Prevailing rate pricing
A weak ELA lets the vendor price additions at prevailing rates at the time of the true up. Given the repricing environment since 2022, that can mean additions priced far above your original discount, sometimes near list. The discount on the committed base survives; the discount on growth does not. Many enterprises do not notice until the first true up invoice arrives.
True ups move in one direction
Standard Citrix ELAs treat the prepaid quantity as a floor, not a target. If you over committed at signing, the true up will not give the surplus back. It only ever adds. This asymmetry is why the quantity you commit to at the outset matters so much, and why over optimistic growth forecasts are so costly. The discipline of getting that commitment right is covered in our guide to Citrix ELA growth assumptions. If you expect to shrink, the only real relief comes at renewal, not at a true up.
Where the cost leaks in
Even with reasonable contract terms, true ups inflate for operational reasons the vendor is happy to leave unaddressed. The reported number is usually a directory count or a vendor tool output, and both over count. Dormant accounts that were never deprovisioned are reported as licensable users. Service and test identities are swept in. Concurrency is read at a theoretical peak rather than a measured one. Mergers and reorganisations duplicate entitlements across populations. Every one of these inflates the true up quantity, and every one is correctable before the anniversary if you measure your own position rather than waiting for the vendor to measure it for you.
Controlling true ups at the contract stage
The decisive control is the contract, because once it is signed the true up rules are fixed for the term. Five provisions matter most. Fix the true up unit price and discount for the full term, so growth cannot be repriced. Define the metric precisely, so a user or device is what your contract says it is and not what a vendor script decides. Cap the growth assumption baked into the committed volume, so you are not prepaying for expansion that may never happen. Require that true up quantities be established by measurement you can verify, not by vendor tooling alone. And secure a reduction or right sizing path at renewal so the floor is not permanent. These clauses, and the ones legal teams routinely miss, are covered in our guide to Citrix ELA contract review.
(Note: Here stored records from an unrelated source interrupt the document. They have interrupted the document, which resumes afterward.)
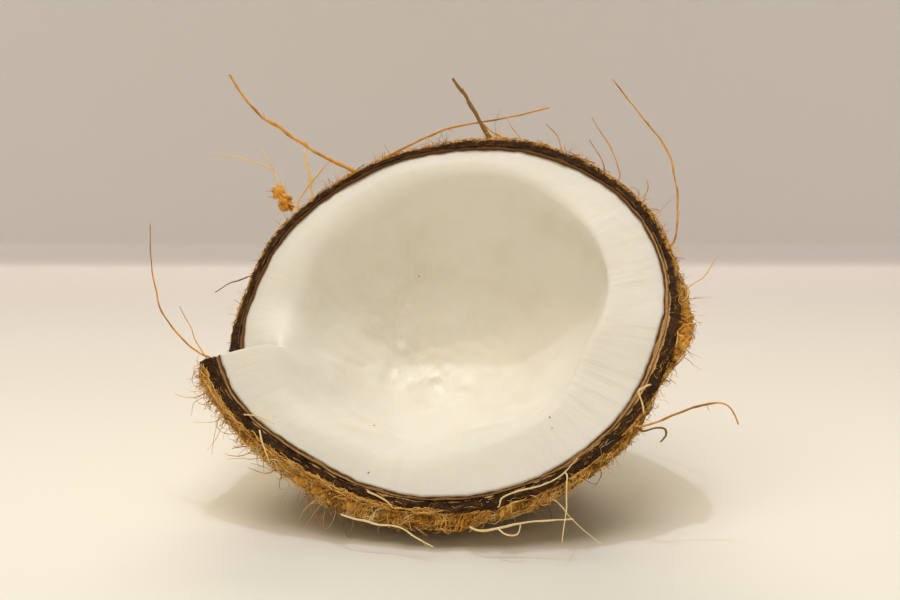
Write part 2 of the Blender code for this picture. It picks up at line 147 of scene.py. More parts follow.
# Loose strands: radius in millimetres and the places each runs through, in millimetres from the
# opening's centre: across to the right, up the opening, and out along its axis.
STRANDS = {
    "strand_top_left": (
        0.52,
        level(-6, (-34.5, 45), (-41, 48), (-47.5, 51.5), (-54.5, 56), (-62.5, 61), (-69, 67), (-75, 75)),
    ),
    "strand_top_stub": (0.70, level(-4, (2, 57.5), (-1.2, 62.5), (-5.2, 68.5), (-9.5, 74.5))),
    "strand_top_blade": (0.35, level(-7, (-25.5, 50), (-17.5, 55.5), (-9.5, 60), (4, 63.5), (18, 68))),
    "strand_top_short": (0.25, level(-5.5, (5.5, 57.5), (3, 59), (0.5, 61))),
    "strand_top_hair": (0.15, level(-4.5, (11, 57), (9, 59.5), (8, 61), (6.5, 63))),
    "strand_top_right_fine": (0.15, level(-4, (23, 53.5), (21.5, 57.5), (19.5, 59.5), (18, 61))),
    "strand_top_right_bent": (0.18, level(-3.5, (39.5, 46.5), (37, 53), (33.5, 58), (30.5, 63))),
    "strand_top_right_thin": (0.18, level(-3.5, (35, 48.5), (32.5, 52.5), (30.5, 56))),
    "strand_right_arc": (
        0.30,
        level(-3, (56, 27.5), (56, 33), (55.5, 40), (52.5, 51.5), (46.5, 60.5), (35, 75.5)),
    ),
    "strand_right_spike": (0.18, level(-3, (47, 38), (47.5, 41), (47, 44))),
    "strand_right_wire": (0.18, level(-1.2, (60.3, 8.5), (60.8, 12), (64.5, 15.5), (67, 21))),
    "strand_right_hook": (
        0.32,
        level(
            1.8, (54, -28.5), (60.5, -25), (66, -22.7), (70, -21.7), (72.5, -22.4), (74.2, -24.3),
            (75.4, -27),
        ),
    ),
    "strand_right_curl": (
        0.30,
        (
            (51.3, -29.3, 0), (53.2, -30.2, 1.4), (55.8, -29.2, 1.9), (57.8, -29.4, 1.9),
            (58.2, -31.2, 1.9), (57, -33, 1.9),
        ),
    ),
    "strand_left_whip": (
        0.26,
        level(7, (-59, -20), (-62, -19), (-67, -15.5), (-73.5, -9), (-77.5, -1.5), (-80.5, 7), (-83, 18)),
    ),
    "strand_left_thin": (0.15, level(8.2, (-60.5, -19.5), (-63, -16.5), (-65.5, -12), (-69.5, -6.5))),
    "strand_left_frond": (0.20, level(-8, (-59, 11), (-62.5, 9), (-66.5, 6))),
    "strand_crumb_long": (0.20, level(-7, (-52.5, 37.5), (-54.5, 40.5), (-57.5, 45.5), (-61, 50.5))),
    "strand_crumb_whisker": (
        0.15,
        ((-56.9, 44.3, -7), (-60, 45.6, -6.6), (-65.5, 47, -6.2), (-75, 48.5, -6.2)),
    ),
    "strand_crossed_upright": (0.30, level(-6.5, (-44.5, 37.5), (-46, 43), (-49, 51))),
    "strand_crossed_slanting": (0.26, level(-8.2, (-48, 36.5), (-45, 43), (-41.5, 49))),
    "strand_below_light": (
        0.25,
        level(5.3, (-16, -59.5), (-9, -61), (-4, -61), (1, -63.5), (5.5, -65.5)),
    ),
    "strand_below_branch": (0.28, level(3.2, (17.5, -59.5), (22, -58), (31, -56), (38, -55))),
    "strand_below_loop": (
        0.20,
        ((20, -58.8, 3.4), (22.3, -60.6, 4.3), (25, -60.4, 4.3), (25.5, -57.4, 3.4)),
    ),
    "strand_below_upright": (0.20, level(4.3, (35.5, -45.5), (36, -52.5), (36, -61.5))),
    "strand_below_right": (0.15, level(-1, (34.5, -50.5), (39, -55), (45, -59.5))),
    "strand_over_edge": (
        0.22,
        (
            (20, -53, 3.9), (20.5, -51, 3.9), (24.5, -49, 3.9), (30, -47, 3.8), (33.5, -44.5, 3.8),
            (37.5, -39.5, 3.8),
        ),
    ),
    "strand_over_skin": (0.20, level(4.4, (-12.5, -52.5), (-8.5, -54), (-6, -56))),
    "strand_right_pale": (0.28, level(3.5, (51.5, -20), (50.5, -21), (52, -24), (52.5, -26.5))),
    "strand_lower_left_a": (0.24, ((-46.5, -35.5, 7.7), (-42.5, -36, 7.8), (-38.5, -37.5, 7.5))),
    "strand_lower_left_b": (0.24, level(7.3, (-42, -39.5), (-40.5, -43), (-38, -47.5))),
}

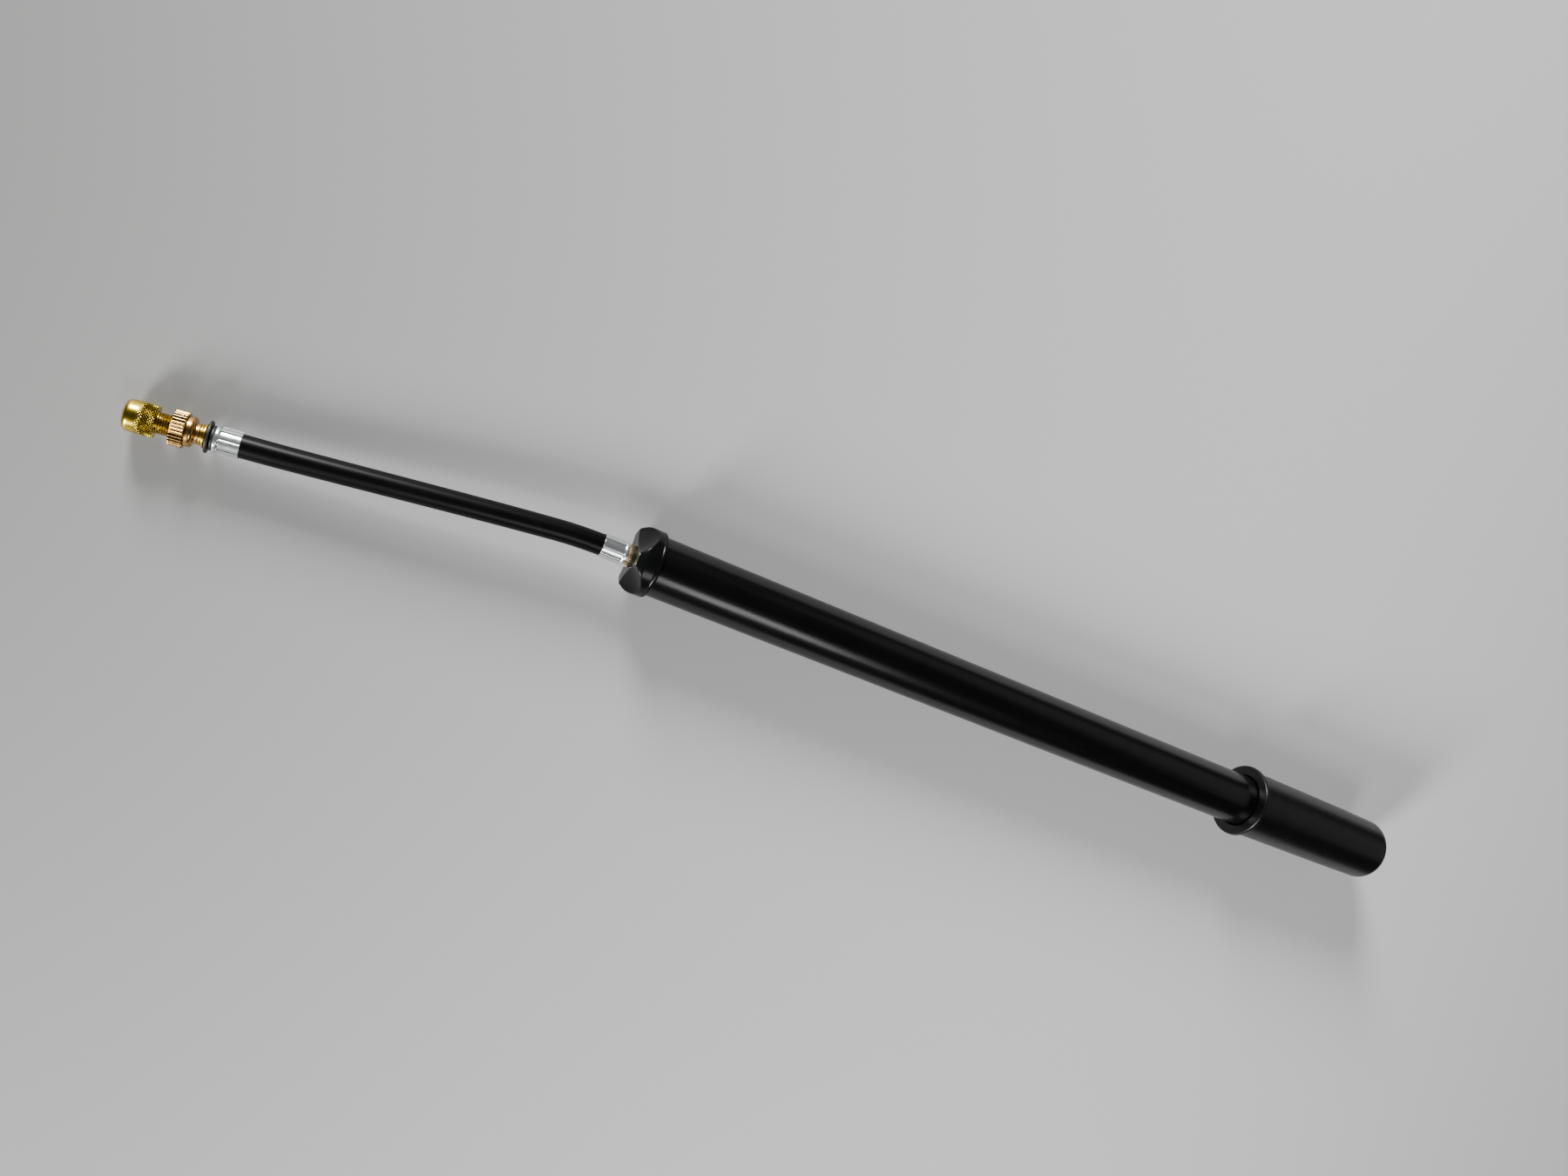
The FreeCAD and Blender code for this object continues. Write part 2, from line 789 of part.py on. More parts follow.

Controlling true ups during the term
Contract terms set the ceiling; governance decides where you land under it. The single most effective operational control is to measure continuously and reconcile well before each anniversary, so the number you report reflects real need rather than unmanaged sprawl. Deprovision dormant accounts on a schedule. Reconcile entitlements after every acquisition or reorganisation so the same person is not counted twice. Measure concurrency from real access logs rather than accepting a theoretical peak. The principle is the same one that wins audits: bring your own numbers. The buyer side measurement discipline is covered in our guide to independent counter measurement, and the broader obligations you carry through the term are set out in our guide to ELA compliance obligations.
When the true up meets the renewal
True ups and renewals are connected. A term of unmanaged true ups inflates the base on which your renewal is calculated, so a single year of sloppy reporting can raise the cost of the next agreement for years. Conversely, a disciplined true up history gives you a clean, defensible usage position to negotiate the renewal from. Treat each true up as preparation for the renewal, not as an isolated invoice. The way discount levels are set across the whole agreement is covered in our guide to ELA discount levels by deal size.
Getting help with Citrix ELA true ups
We are independent Citrix licensing experts, 100% buyer side, with no reseller or vendor affiliations. Our senior advisors have vendor side backgrounds, so we know how true up clauses are written to favour the vendor and how to rewrite them in your favour. We negotiate the term pricing, measure your real position before each anniversary, and keep the agreement from growing faster than your need. The full method lives on our Citrix ELA negotiation service page and in the Citrix ELA guide.
Frequently asked questions
What is a Citrix ELA true up?
A Citrix ELA true up is the periodic reconciliation, usually annual, where you report usage above the quantities prepaid in your enterprise license agreement and pay for the excess. It is the mechanism by which an ELA grows during its term.
How are Citrix ELA true ups priced?
True up pricing depends entirely on what the contract fixed. A well negotiated ELA locks true up unit pricing and discount for the full term. A weak one lets the vendor price additions at prevailing rates, which as of June 2026 can be far above your original discount.
Can you reduce quantities at a Citrix true up?
Usually not. Standard Citrix ELAs treat the prepaid quantity as a floor. True ups move in one direction, upward. Reductions, if available at all, are negotiated separately and only take effect at renewal, which is why right sizing before you sign matters so much.
How do you control Citrix ELA true ups?
Control them at the contract stage: fix true up unit pricing and discount for the term, define the metric precisely, cap annual growth assumptions, and require buyer side measurement. During the term, govern usage so the reported number reflects real need, not unmanaged sprawl.
When should you measure usage for a true up?
Measure continuously and reconcile well before the anniversary date, not when the vendor asks. Independent measurement ahead of the true up lets you correct dormant accounts and over counted concurrency before they become billable, rather than disputing them afterward.